===== WORKING DATA
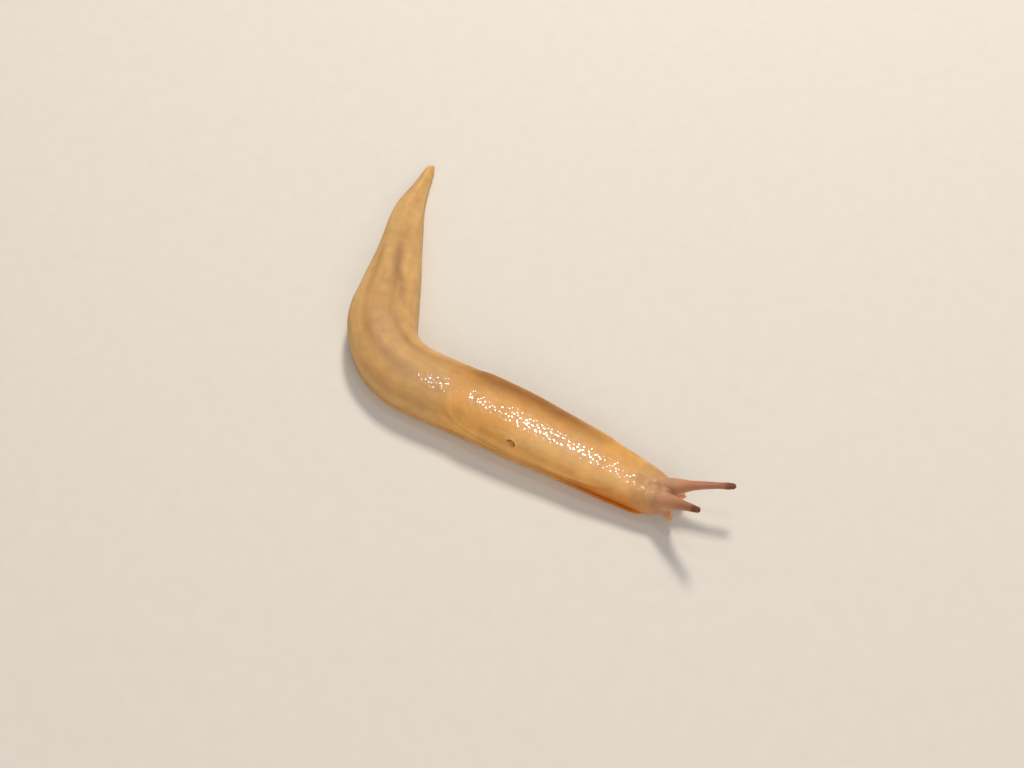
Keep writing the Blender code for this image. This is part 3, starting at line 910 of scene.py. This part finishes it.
up = points[:, 2]
cloud = 0.5 + 0.5 * ripple(*(points / CLOUD_SIZE).T)
wisps = 0.5 + 0.5 * ripple(s / WISP_LENGTH, round_body / WISP_WIDTH, 11.0)
fore = rise(s, 46.0, 10.0)
# low_light and amber place an orange painted glow low on the front flank, standing in for light shining
# through the flesh
low_light = 1.0 - smoothstep((up - 0.5 - 0.6 * fore) / (0.9 + 1.5 * fore))
amber = np.maximum(0.3 * rise(s, 24.0, 8.0), fore) * (1.0 - 0.45 * rise(s, 59.0, 2.5))
# far side of the mantle darker brown: partly dark flesh seen through, partly painted shade
far_side = rise(phi, -2.0, 45.0) * (1.0 - 0.7 * rise(phi, 52.0, 34.0))
foot_rim = 1.0 - smoothstep((up - 0.1 - 0.15 * (1.0 - fore)) / 0.6)
marks = {
    "mantle": rise(s, 34.5, 5.0) * (1.0 - rise(s, 57.0, 3.0)),
    "band": (streak(OUTER_BAND, 9.0, 6.0) + 0.9 * streak(INNER_BAND, 8.0, 5.0)) * (0.55 + 0.6 * wisps),
    "dusk": streak(DUSK_PATCH, 9.0, 4.0) * (0.4 + 0.8 * cloud),
    "wisp": rise(wisps, 0.35, 0.4) * (1.0 - on_head) * (1.0 - 0.8 * on_mantle),
    "umber_and_painted_shade": rise(s, 34.0, 6.0) * (1.0 - rise(s, 48.0, 10.0)) * far_side * (0.9 + 0.15 * cloud),
    # paler patch painted as light on the near side of the mantle, where light shines through
    "painted_light_near_side": hump(phi, -32.0, 28.0) * rise(s, 43.0, 5.0) * (1.0 - rise(s, 57.0, 3.0)),
    # orange painted glow: light shining through the low front flank, stronger on the near side
    "painted_glow": low_light * amber * (1.0 - 0.4 * rise(across, -2.0, 4.0)) * on_body,
    # dark line painted as shade in the furrow and in the groove outside the mantle's rim
    "line": np.maximum(0.4 * hump(inside, -0.12, 0.2) * low_side, low * fore) * on_body,
    "fringe": foot_rim * (1.0 - 0.8 * fore) * on_body,
}
print("markings of the body:", ", ".join(marks))

# %% [markdown]
# ## Head, pore and film
#
# The head and tentacles are grey pink, with dark tips on the eye stalks. In the pore, painted shade
# darkens the hollow and the steep wall under its arch, and its lip is pale. Two more attributes serve
# the film of slime: how wet each place is and how domed the film is. It is thin on the tail, the face
# and the tentacles, and ends above the foot's edge.

# %% Markings of the head, the pore and the film
face = rise(s, 59.0, 3.0) * (1.0 - 0.85 * low_light * (1.0 - rise(s, 60.8, 1.2)))
stalk_tip = 0.45 * rise(along, 0.5, 0.5) + 0.55 * rise(along, 0.86, 0.12)
arch_painted_shade = rise(ring, 0.3, 0.35) * (1.0 - rise(ring, 1.0, 0.12))
wet_back = (0.15 + 0.85 * rise(s, 32.5, 2.0)) * (1.0 - 0.6 * rise(s, 58.6, 1.4))
marks.update({
    "head": np.maximum(face, sure) * np.where(which < 2, 1.0, 1.0 - 0.3 * sure),
    "stalk": sure * rise(along, 0.1, 0.5) * (which < 2),
    # the pore's hollow and the steep wall under its arch are darkened with painted shade
    "pore_painted_shade": (1.0 - rise(ring, 0.8, 0.25)) * rise(to_arch, -0.8, 0.8),
    "pit": arch_painted_shade * rise(to_arch, -0.1, 0.5),
    "lip": pit_lip * (1.0 - pit),
    "tip": np.where(which < 2, stalk_tip, 0.0) * sure,
    "wet": wet_back * (1.0 - 0.8 * sure) * (0.1 + 0.9 * rise(up, 0.7, 0.8)),
    "domed": (0.15 + 0.4 * rise(s, 30.0, 4.0) + 0.2 * rise(s, 50.0, 6.0)) * (1.0 - 0.6 * sure),
})
print("markings in all:", len(marks))

# %% [markdown]
# ## The finished skin
#
# The mesh is done, so it goes from millimetres to metres, takes its attributes and is shaded smooth.
# "lie" holds s and girth in metres, for patterns that must follow the body.

# %% Finish the skin mesh
FLESH = [name for name in frame["nodes"] if not name.startswith("eye")]

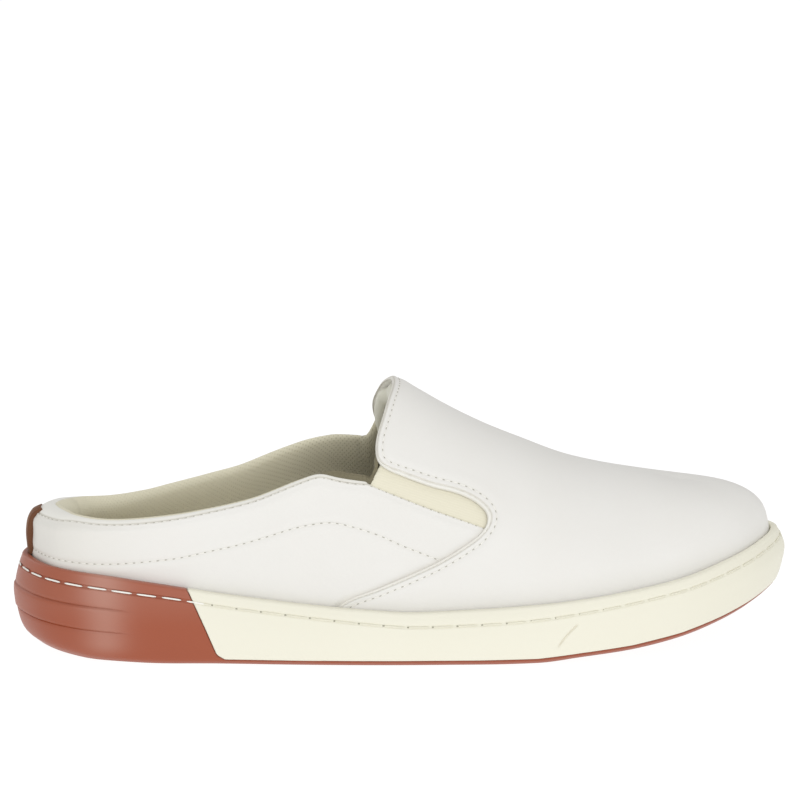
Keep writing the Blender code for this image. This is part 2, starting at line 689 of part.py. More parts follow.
def make_tongue(parts):
    """Padded arch under the vamp's top edge: thicker where it shows behind the edge."""
    xs = np.array((141.5, 142.3, 144.0, 146.2, 148.6, THROAT_X, 158.0, 168.0, 175.0))
    courses = COURSES[6:]
    crown = len(courses) - 1
    face = []
    for x in xs:
        lateral, medial = (guide_section(x, side) for side in (-1, 1))
        medial = course(medial, courses, medial)
        face.append(np.concatenate([course(lateral, courses, lateral), medial[-2::-1]]))
    face = np.array(face)
    normal = np.cross(np.gradient(face, axis=0), np.gradient(face, axis=1))
    normal /= np.linalg.norm(normal, axis=2, keepdims=True)
    normal *= np.sign(normal[len(xs) // 2, crown, 2])
    behind = ramp(throat_edge(face, crown) - face[:, :, 0], 2.0, 4.5)
    nose = np.sqrt(1 - (1 - ramp(xs, xs[0] - 0.4, 144.0)[:, None]) ** 2)
    top, bottom = TONGUE_DEPTH - TONGUE_SWELL * behind, TONGUE_DEPTH + TONGUE_PAD
    outer = face - normal * (bottom + top - (bottom - top) * nose)[:, :, None] / 2
    inner = face - normal * (bottom + top + (bottom - top) * nose)[:, :, None] / 2
    return panel("tongue", outer, inner, parts)


def throat_edge(face, crown):
    """Distance from the heel at which the shell's edge passes the height of each point of an arch."""
    rows = [row for row in COLLAR if row.x > 136]
    xs = [row.x for row in rows]
    lateral = np.interp(face[:, :, 2], [row.lateral for row in rows], xs)
    medial = np.interp(face[:, :, 2], [row.medial for row in rows], xs)
    return np.where(np.arange(face.shape[1]) <= crown, lateral, medial)


def guide_section(x, side):
    """Section of the full last at any distance from the heel, between two stations."""
    after = int(np.searchsorted(STATIONS, x))
    share = (x - STATIONS[after - 1]) / (STATIONS[after] - STATIONS[after - 1])
    pair = [k if side < 0 else mirrored(k) for k in (after - 1, after)]
    return section(pair[0]) * (1 - share) + section(pair[1]) * share


# ---------------------------------------------------------------- insole
def make_insole(parts):
    """Footbed on the cup floor, its border raised a little against the lining."""
    wall = LINING_WALL + (COUNTER_WALL - LINING_WALL) * (1 - ramp(RING_X, COUNTER_START, COUNTER_END))
    border = shell_inset(RING_X) + wall + 2 * GAP
    rings = []
    for layer in FOOTBED:
        ring = inset_ring(border + layer.inset)
        ring[:, 2] = straight(SOLE_SIDE, "floor", ring[:, 0]) + GAP + layer.rise
        rings.append(ring)
    return ring_stack("insole", rings, parts)


# ---------------------------------------------------------------- materials and scene
def material(name, colour, roughness):
    mat = bpy.data.materials.new(name)
    mat.use_nodes = True
    shader = mat.node_tree.nodes["Principled BSDF"]
    shader.inputs["Base Color"].default_value = (*colour, 1.0)
    shader.inputs["Roughness"].default_value = roughness
    shader.inputs["Metallic"].default_value = 0.0
    mat.diffuse_color = (*colour, 1.0)
    return mat


FINISH = {
    "outsole": ((0.36, 0.115, 0.066), 0.45),
    "midsole": ((0.80, 0.77, 0.65), 0.50),
    "upper": ((0.80, 0.79, 0.75), 0.45),
    "vamp": ((0.83, 0.82, 0.79), 0.42),
    "gore_lateral": ((0.76, 0.72, 0.56), 0.85),
    "gore_medial": ((0.74, 0.70, 0.55), 0.85),
    "tongue": ((0.52, 0.51, 0.44), 0.60),
    "heel_tab": ((0.22, 0.09, 0.045), 0.50),
    "insole": ((0.45, 0.43, 0.34), 0.90),
}


def clear_scene():
    for obj in list(bpy.data.objects):
        bpy.data.objects.remove(obj, do_unlink=True)


def main():
    clear_scene()
    parts = bpy.data.collections.new("slip_on_sneaker")
    cutters = bpy.data.collections.new("cutters")
    bpy.context.scene.collection.children.link(parts)
    bpy.context.scene.collection.children.link(cutters)
    make_sole(parts, cutters)
    make_upper(parts, cutters)
    make_insole(parts)
    for obj in parts.objects:
        colour, roughness = FINISH[obj.name]
        obj.data.materials.append(material(obj.name, colour, roughness))
        obj.data.shade_smooth()
        obj.data.set_sharp_from_angle(angle=math.radians(35))


main()
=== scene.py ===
"""Looks of a slip-on sneaker, right shoe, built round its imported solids.

Tables are in millimetres, x counted from the back of the heel, -Y the lateral side. Every panel is cut
from one surface, the face of the last, and lifted off it by its own leather and seams.
"""
import math
from collections import namedtuple
from types import SimpleNamespace

import bmesh
import bpy
import numpy as np
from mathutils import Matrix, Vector

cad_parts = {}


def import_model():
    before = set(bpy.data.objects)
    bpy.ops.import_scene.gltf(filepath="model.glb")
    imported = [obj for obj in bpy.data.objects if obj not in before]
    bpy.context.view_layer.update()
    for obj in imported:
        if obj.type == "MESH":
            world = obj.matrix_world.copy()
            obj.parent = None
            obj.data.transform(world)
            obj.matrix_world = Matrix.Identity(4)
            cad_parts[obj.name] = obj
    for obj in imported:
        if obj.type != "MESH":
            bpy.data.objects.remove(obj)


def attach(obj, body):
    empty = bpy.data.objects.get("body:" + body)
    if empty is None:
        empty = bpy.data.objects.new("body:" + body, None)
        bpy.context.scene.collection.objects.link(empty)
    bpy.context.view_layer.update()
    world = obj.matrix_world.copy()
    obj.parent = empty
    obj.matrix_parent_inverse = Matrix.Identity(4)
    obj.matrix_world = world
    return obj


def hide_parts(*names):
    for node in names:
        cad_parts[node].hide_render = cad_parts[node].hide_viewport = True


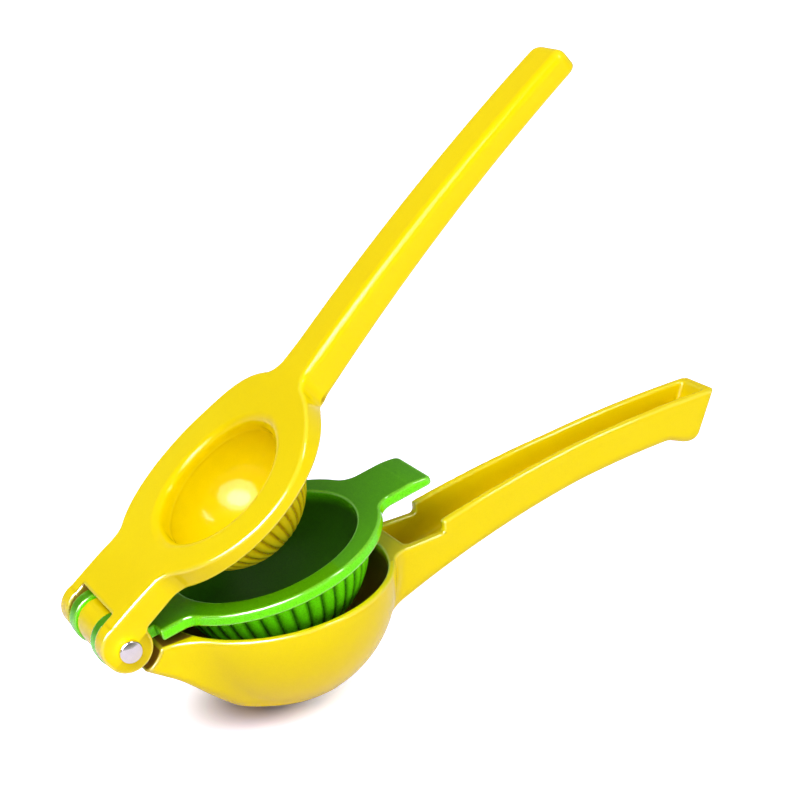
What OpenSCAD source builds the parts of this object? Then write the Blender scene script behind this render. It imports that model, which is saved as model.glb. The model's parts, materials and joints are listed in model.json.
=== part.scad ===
// Hinged citrus squeezer with a lemon bowl, a lime cup that nests in it, and a press lever.
// Origin: centre of the flat that the lemon bowl stands on. +X runs to the handles, +Z is up.
// Every casting is drawn in the hinge frame, closed: the pin axis is Y, and the rims lie flat.

/* [Lemon bowl] */
// Outer radius of the lemon bowl
bowl_r = 37.5; // [34:0.5:42]
// Wall of the lemon bowl
bowl_wall = 2.2; // [1.6:0.2:3]
// Radius of the flat that the bowl stands on
base_r = 12.6; // [10:0.2:14]
// Thickness of the bowl's floor over that flat
floor_t = 1.8; // [1.4:0.1:2.4]
// Diameter of the drain holes in both bowls
hole_d = 3.6; // [2.4:0.2:4.4]
// Drain holes in the outer ring of each bowl
hole_count = 8; // [5:1:10]
// Gap between the flat and the outer ring of holes around it
hole_gap = 2.2; // [1:0.1:3.4]

/* [Hinge] */
// From the pin axis to the outside of the lemon bowl
hinge_gap = 14.5; // [13:0.5:18]
// Height of the pin axis above the bowl rim
pin_rise = 4.1; // [3.8:0.1:5]
// Radius of the centre knuckle
knuckle_r = 7.1; // [6.5:0.1:7.4]
// Width of the centre knuckle
knuckle_w = 14.8; // [12:0.2:18]
// Thickness of each lime cup ear
lime_ear_t = 4.1; // [3:0.1:5]
// Thickness of each press lever ear
press_ear_t = 6.1; // [4.5:0.1:7]
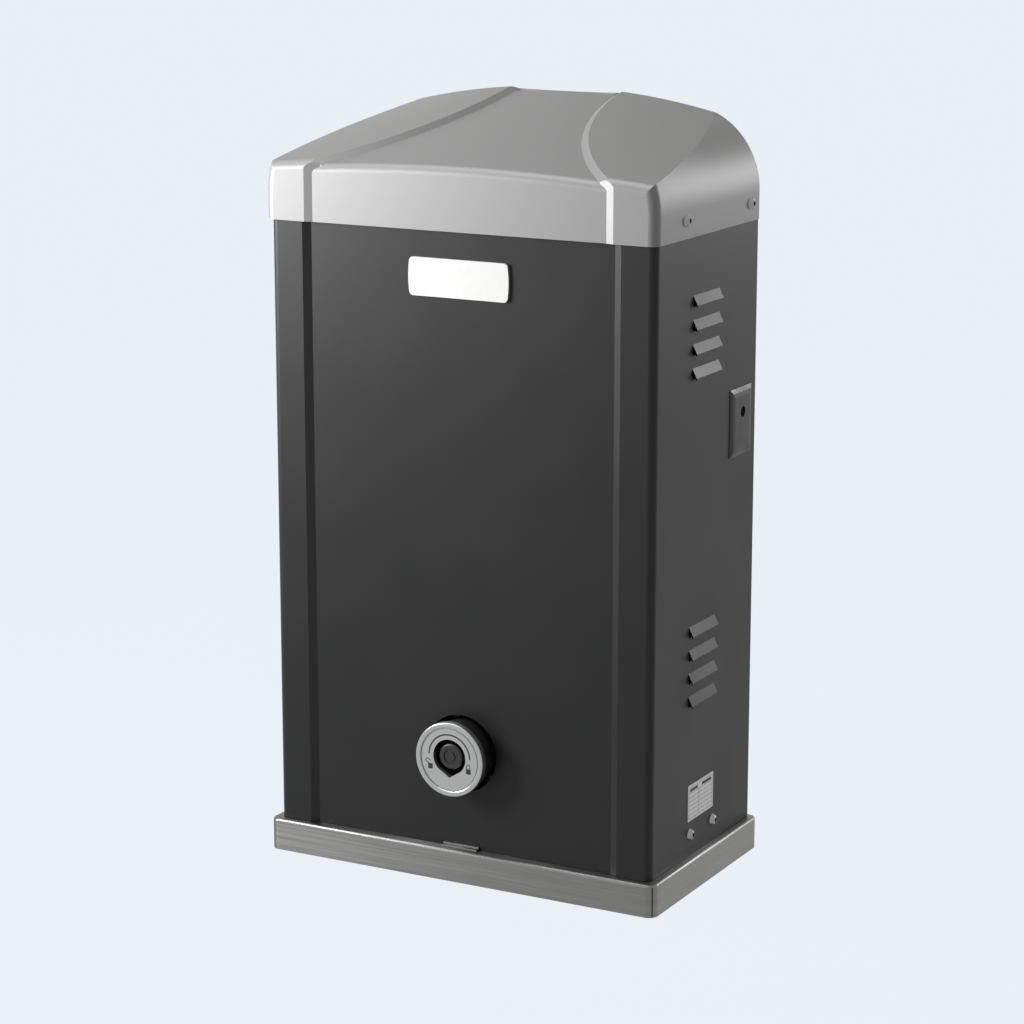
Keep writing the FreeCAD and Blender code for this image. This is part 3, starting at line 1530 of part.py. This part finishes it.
def build_limit_switch():
    box = new_body("limit_switch_box")
    half = d.limit_box_width / 2
    low = d.limit_z - d.limit_box_height / 3
    near = panel_front - d.limit_box_depth
    pad(box, "Y", near, panel_front, rectangle(-half, low, half, low + d.limit_box_height))
    fillet(box, d.limit_box_corner, along("Y"))
    inside = near + d.limit_box_wall
    pocket(box, "Y", inside, panel_front + 1,
           circle(0, d.limit_z, d.limit_shaft + 2 * d.running_fit))

    hub = new_body("limit_lever_hub")
    place(hub, 0, 0, d.limit_z)
    start = panel_rear + d.limit_hub_gap
    pad(hub, "Y", start, start + d.limit_hub_length, circle(0, 0, d.limit_hub))
    rod(hub, "Y", inside + 1, start, d.limit_shaft)
    middle = start + d.limit_hub_length / 2
    lever = new_body("limit_lever_rod")
    place(lever, 0, middle, d.limit_z)
    rod(lever, "Z", d.limit_hub / 2, d.limit_hub / 2 + d.limit_rod_length, d.limit_rod)


def build_pinion():
    body = new_body("drive_pinion")
    place(body, 0, 0, d.release_z)
    pitch_radius = d.pinion_module * d.pinion_teeth / 2
    tip = pitch_radius + d.pinion_module
    root = pitch_radius - 1.25 * d.pinion_module
    bore = d.output_shaft / 2 + d.running_fit
    turned(body, "Y", (pinion_front, bore), (pinion_rear, bore), (pinion_rear, tip),
           (pinion_front, tip))
    half_gap = PI * d.pinion_module / 4
    low = half_gap - 1.25 * d.pinion_module * 0.30
    high = half_gap + 2.0 * d.pinion_module * 0.42
    outside = pitch_radius + 2 * d.pinion_module
    pocket(body, "Y", pinion_front - 1, pinion_rear + 1,
           polygon((-low, root), (low, root), (high, outside), (-high, outside)))
    polar(body, "Y", d.pinion_teeth)
    retainer = new_body("pinion_retainer")
    place(retainer, 0, 0, d.release_z)
    ring(retainer, "Y", pinion_rear, pinion_rear + d.retainer_washer,
         d.output_shaft + 2 * d.retainer_reach, d.retainer_screw)
    pad(retainer, "Y", pinion_rear, pinion_rear + d.retainer_height,
        regular(0, 0, d.retainer_head))


build_cabinet_shell()
build_roof_cap()
build_badge_and_label()
build_cover_fixings()
build_side_lock()
build_lock_catch()
build_plinth_skirt()
build_base_plate()
build_rear_panel()
build_shelf()
build_control_unit()
build_power_supply()
build_gearbox()
build_output_train()
build_worm()
build_motor()
build_release()
build_limit_switch()
build_pinion()

# ---------------------------------------------------------------- check and write

doc.recompute()
for item in doc.Objects:
    if "Invalid" in item.State or "Error" in item.State:
        raise ValueError("%s did not build: %s" % (item.Label, item.State))
os.makedirs("parts", exist_ok=True)
for item in parts:
    if item.Shape.isNull() or not item.Shape.isValid():
        raise ValueError(item.Label + " has no valid shape")
    item.Shape.exportStep("parts/%s.step" % item.Label)
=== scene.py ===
import math

import bmesh
import bpy
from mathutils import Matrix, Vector


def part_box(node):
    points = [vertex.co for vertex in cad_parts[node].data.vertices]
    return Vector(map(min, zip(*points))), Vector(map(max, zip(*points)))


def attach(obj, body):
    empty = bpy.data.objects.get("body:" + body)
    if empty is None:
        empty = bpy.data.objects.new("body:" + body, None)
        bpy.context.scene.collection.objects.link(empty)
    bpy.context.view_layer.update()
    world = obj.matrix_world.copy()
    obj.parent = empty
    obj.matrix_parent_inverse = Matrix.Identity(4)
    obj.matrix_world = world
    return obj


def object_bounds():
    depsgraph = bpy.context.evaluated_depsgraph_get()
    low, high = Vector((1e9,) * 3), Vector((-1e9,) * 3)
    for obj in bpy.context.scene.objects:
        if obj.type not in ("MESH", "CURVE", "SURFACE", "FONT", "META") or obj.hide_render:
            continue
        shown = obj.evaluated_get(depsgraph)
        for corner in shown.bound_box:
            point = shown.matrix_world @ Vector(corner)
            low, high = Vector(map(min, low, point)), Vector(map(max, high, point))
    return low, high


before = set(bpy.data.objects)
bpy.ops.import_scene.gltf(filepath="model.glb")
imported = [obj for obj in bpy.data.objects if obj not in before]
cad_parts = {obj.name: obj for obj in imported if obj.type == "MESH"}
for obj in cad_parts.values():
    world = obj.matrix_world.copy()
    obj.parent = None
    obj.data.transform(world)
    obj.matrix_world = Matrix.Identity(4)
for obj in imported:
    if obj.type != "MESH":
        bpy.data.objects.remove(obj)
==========
● **WHAT IS BEING ASKED**:
From the records above, copy out the line with "build_plinth_skirt()", the line with "shown = obj.evaluated_get(depsgraph)", and every line between them, word for word.

● **TASK RESPONSE**:
build_plinth_skirt()
build_base_plate()
build_rear_panel()
build_shelf()
build_control_unit()
build_power_supply()
build_gearbox()
build_output_train()
build_worm()
build_motor()
build_release()
build_limit_switch()
build_pinion()

# ---------------------------------------------------------------- check and write

doc.recompute()
for item in doc.Objects:
    if "Invalid" in item.State or "Error" in item.State:
        raise ValueError("%s did not build: %s" % (item.Label, item.State))
os.makedirs("parts", exist_ok=True)
for item in parts:
    if item.Shape.isNull() or not item.Shape.isValid():
        raise ValueError(item.Label + " has no valid shape")
    item.Shape.exportStep("parts/%s.step" % item.Label)
=== scene.py ===
import math

import bmesh
import bpy
from mathutils import Matrix, Vector


def part_box(node):
    points = [vertex.co for vertex in cad_parts[node].data.vertices]
    return Vector(map(min, zip(*points))), Vector(map(max, zip(*points)))


def attach(obj, body):
    empty = bpy.data.objects.get("body:" + body)
    if empty is None:
        empty = bpy.data.objects.new("body:" + body, None)
        bpy.context.scene.collection.objects.link(empty)
    bpy.context.view_layer.update()
    world = obj.matrix_world.copy()
    obj.parent = empty
    obj.matrix_parent_inverse = Matrix.Identity(4)
    obj.matrix_world = world
    return obj


def object_bounds():
    depsgraph = bpy.context.evaluated_depsgraph_get()
    low, high = Vector((1e9,) * 3), Vector((-1e9,) * 3)
    for obj in bpy.context.scene.objects:
        if obj.type not in ("MESH", "CURVE", "SURFACE", "FONT", "META") or obj.hide_render:
            continue
        shown = obj.evaluated_get(depsgraph)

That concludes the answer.